■ WRITTEN REQUEST:
Repeat the whole listing exactly.

■ PROVIDED MATERIAL:
[Begin]
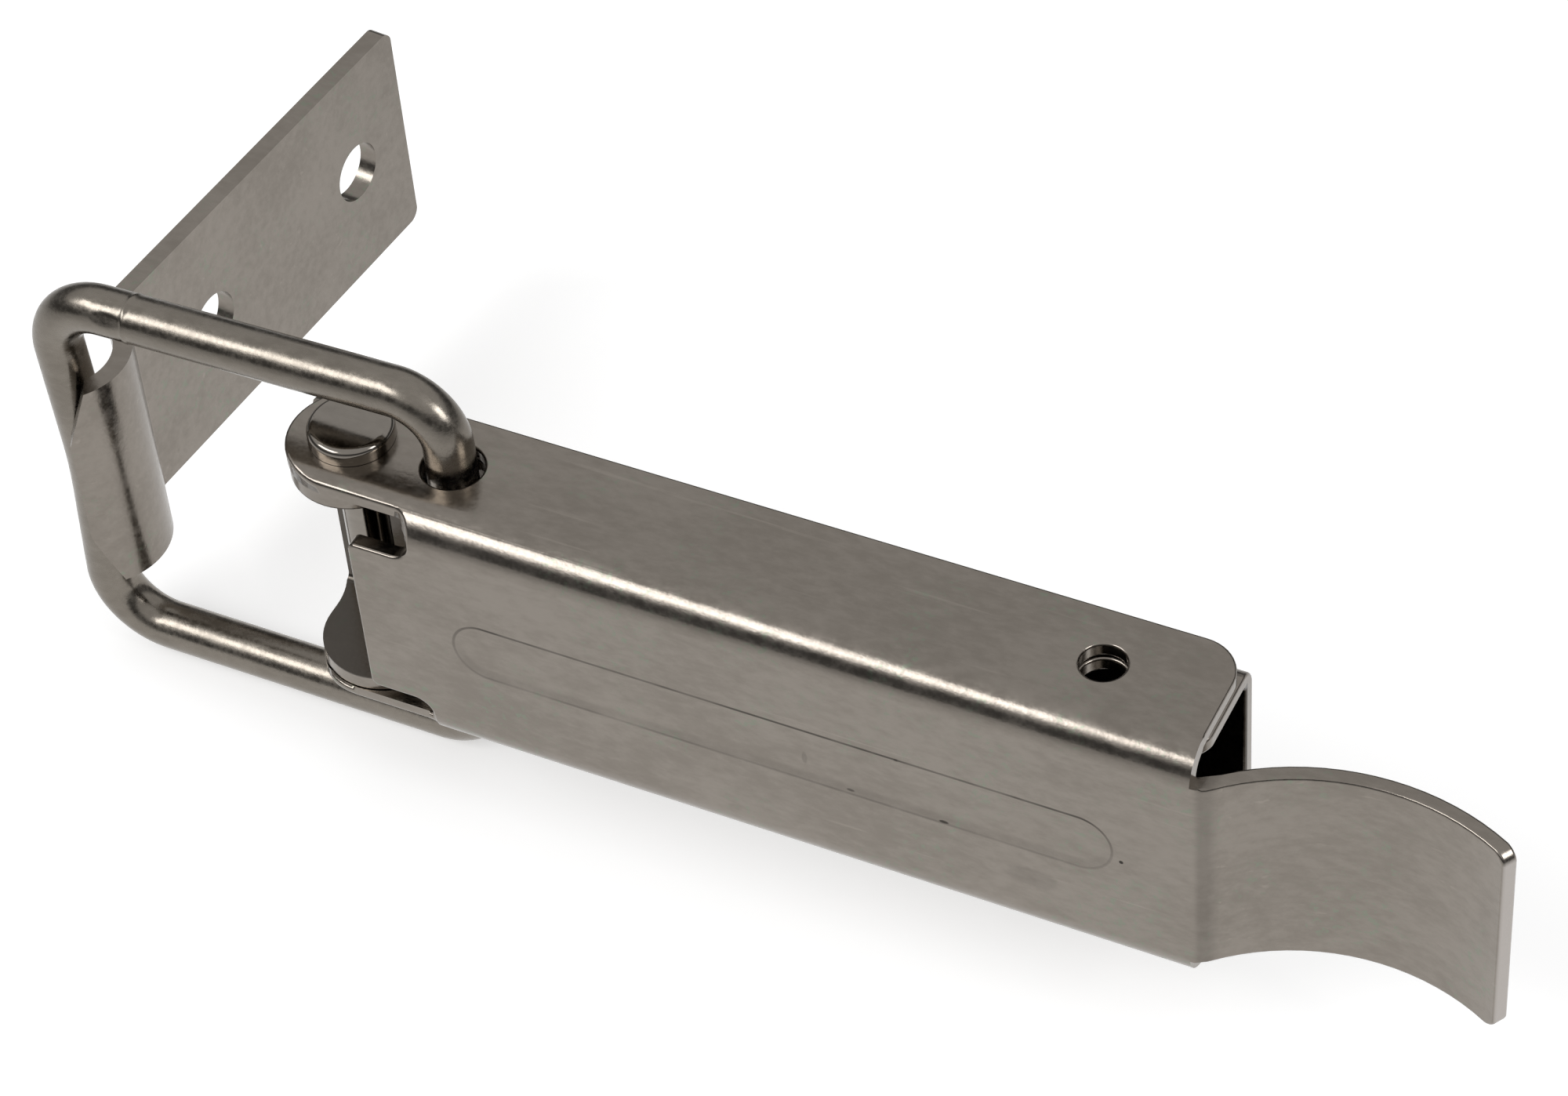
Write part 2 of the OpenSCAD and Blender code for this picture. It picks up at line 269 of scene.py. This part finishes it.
def steel(n, colour, dark, finish):
    """Metal whose colour drifts in soft clouds and fine mottling, with patches of fine greenish flecks,
    pits and fine scratches. Returns the colour and the surface normal."""
    rough_low, rough_high, grain_height, pit_share, fleck_share = finish
    clouds = n.noise(CLOUD_SCALE, detail=4.0, vector=n.moved(scale=CLOUD_STRETCH))
    mottle = n.noise(MOTTLE_SCALE, detail=4.0, roughness=0.65, vector=n.moved(scale=MOTTLE_STRETCH))
    shade = n.spread(n.sum(n.times(clouds, 0.45), n.times(mottle, 0.55)), 0.34, 0.64)
    tone = n.mix(shade, dark, colour)
    flecks = n.spread(n.noise(FLECK_SCALE, detail=3.0, roughness=0.7), 0.54, 0.64)
    patches = n.spread(n.noise(PATCH_SCALE, detail=2.0), 0.50, 0.62)
    tone = n.mix(n.times(n.times(flecks, patches), fleck_share), tone, FLECK_COLOUR)
    scratch = n.spread(n.noise(SCRATCH_SCALE, detail=3.0, vector=n.moved(scale=SCRATCH_STRETCH)), 0.66, 0.74)
    tone = n.mix(n.times(scratch, SCRATCH_SHADE), tone, tuple(min(1.0, SCRATCH_GAIN * c) for c in colour))
    pits = n.pits(PIT_SCALE, PIT_RADIUS, pit_share)
    tone = n.mix(n.times(pits, PIT_SHADE), tone, PIT_AND_SHADE_COLOUR)
    grain = n.noise(GRAIN_SCALE, detail=2.0)
    n.into("Metallic", 1.0)
    n.into("Roughness", n.spread(n.sum(n.times(mottle, 0.6), n.times(grain, 0.4)), 0.35, 0.65,
                                 rough_low, rough_high))
    relief = n.sum(n.times(grain, 0.5), mottle)
    return tone, n.bump(relief, GRAIN_STRENGTH, grain_height)


def steel_material(name, colour, dark, finish, inside=None):
    """Plain finish, with painted shade on the faces inside of a box, given by its half width in z and its
    range in y.
    """
    n = Nodes(name)
    tone, normal = steel(n, colour, dark, finish)
    if inside:
        # painted shade on the faces inside the base's channel
        tone = n.mix(n.times(n.within(*inside), INSIDE_SHADE), tone, PIT_AND_SHADE_COLOUR)
    n.into("Base Color", tone)
    n.into("Normal", normal)
    return n.material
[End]
■ THE RESPONSE:
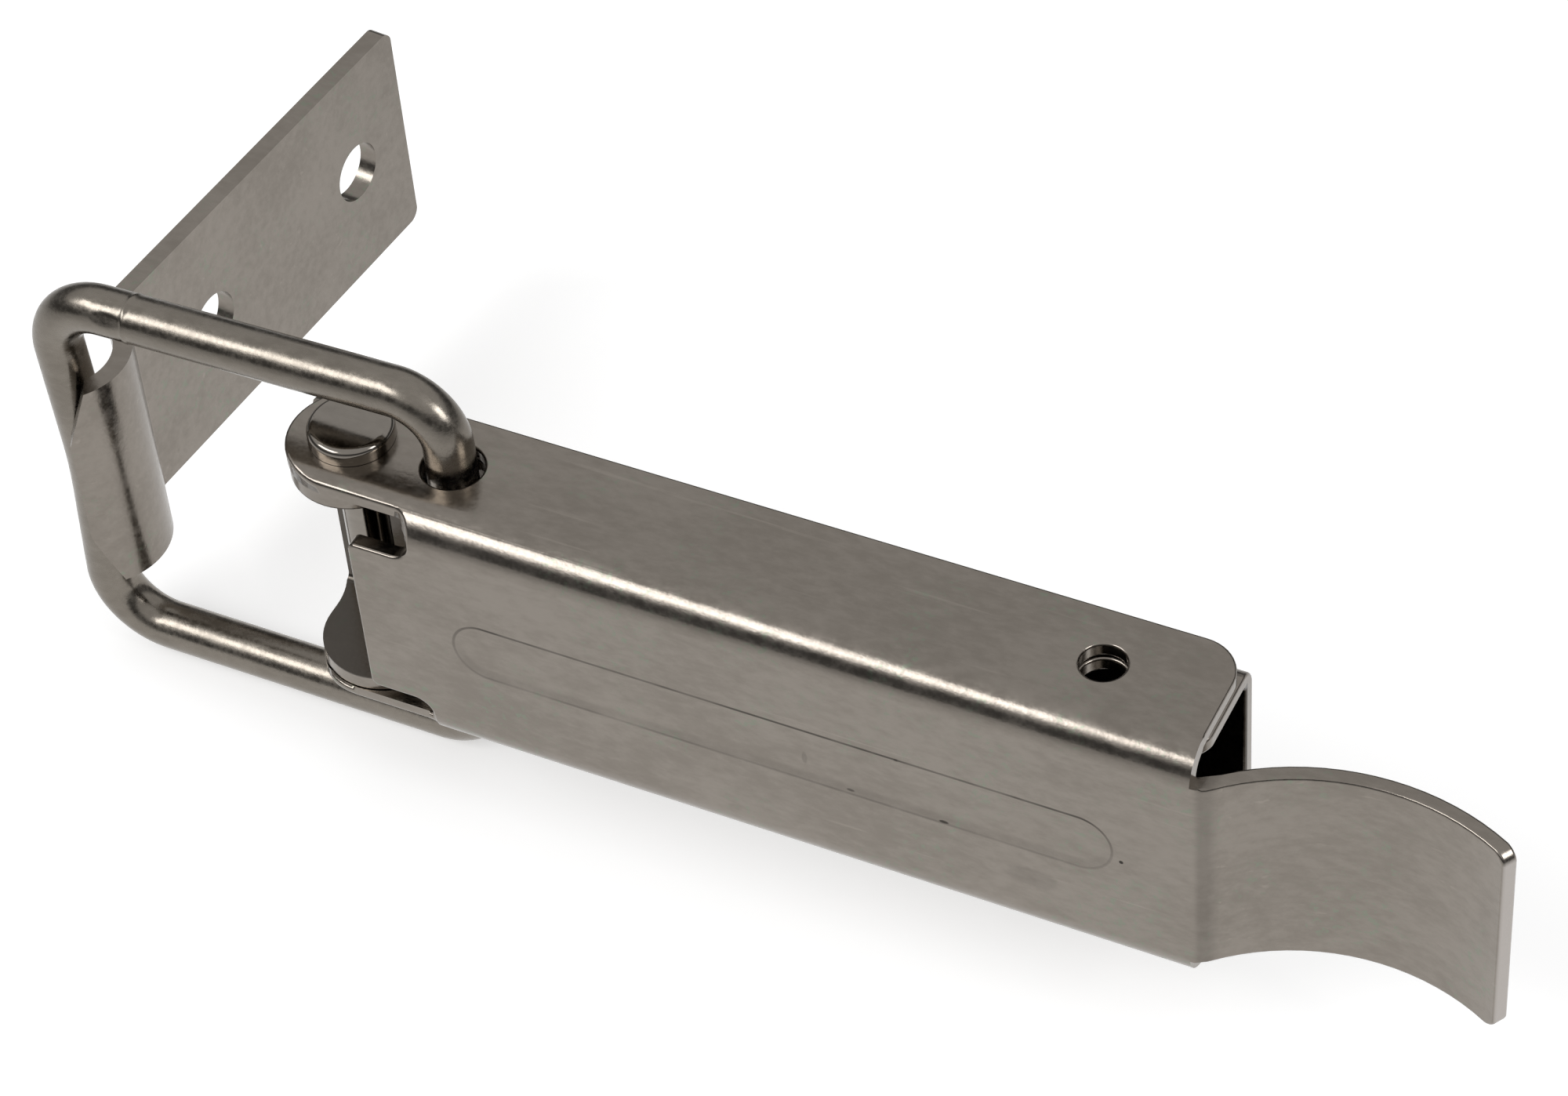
Write part 2 of the OpenSCAD and Blender code for this picture. It picks up at line 269 of scene.py. This part finishes it.
def steel(n, colour, dark, finish):
    """Metal whose colour drifts in soft clouds and fine mottling, with patches of fine greenish flecks,
    pits and fine scratches. Returns the colour and the surface normal."""
    rough_low, rough_high, grain_height, pit_share, fleck_share = finish
    clouds = n.noise(CLOUD_SCALE, detail=4.0, vector=n.moved(scale=CLOUD_STRETCH))
    mottle = n.noise(MOTTLE_SCALE, detail=4.0, roughness=0.65, vector=n.moved(scale=MOTTLE_STRETCH))
    shade = n.spread(n.sum(n.times(clouds, 0.45), n.times(mottle, 0.55)), 0.34, 0.64)
    tone = n.mix(shade, dark, colour)
    flecks = n.spread(n.noise(FLECK_SCALE, detail=3.0, roughness=0.7), 0.54, 0.64)
    patches = n.spread(n.noise(PATCH_SCALE, detail=2.0), 0.50, 0.62)
    tone = n.mix(n.times(n.times(flecks, patches), fleck_share), tone, FLECK_COLOUR)
    scratch = n.spread(n.noise(SCRATCH_SCALE, detail=3.0, vector=n.moved(scale=SCRATCH_STRETCH)), 0.66, 0.74)
    tone = n.mix(n.times(scratch, SCRATCH_SHADE), tone, tuple(min(1.0, SCRATCH_GAIN * c) for c in colour))
    pits = n.pits(PIT_SCALE, PIT_RADIUS, pit_share)
    tone = n.mix(n.times(pits, PIT_SHADE), tone, PIT_AND_SHADE_COLOUR)
    grain = n.noise(GRAIN_SCALE, detail=2.0)
    n.into("Metallic", 1.0)
    n.into("Roughness", n.spread(n.sum(n.times(mottle, 0.6), n.times(grain, 0.4)), 0.35, 0.65,
                                 rough_low, rough_high))
    relief = n.sum(n.times(grain, 0.5), mottle)
    return tone, n.bump(relief, GRAIN_STRENGTH, grain_height)


def steel_material(name, colour, dark, finish, inside=None):
    """Plain finish, with painted shade on the faces inside of a box, given by its half width in z and its
    range in y.
    """
    n = Nodes(name)
    tone, normal = steel(n, colour, dark, finish)
    if inside:
        # painted shade on the faces inside the base's channel
        tone = n.mix(n.times(n.within(*inside), INSIDE_SHADE), tone, PIT_AND_SHADE_COLOUR)
    n.into("Base Color", tone)
    n.into("Normal", normal)
    return n.material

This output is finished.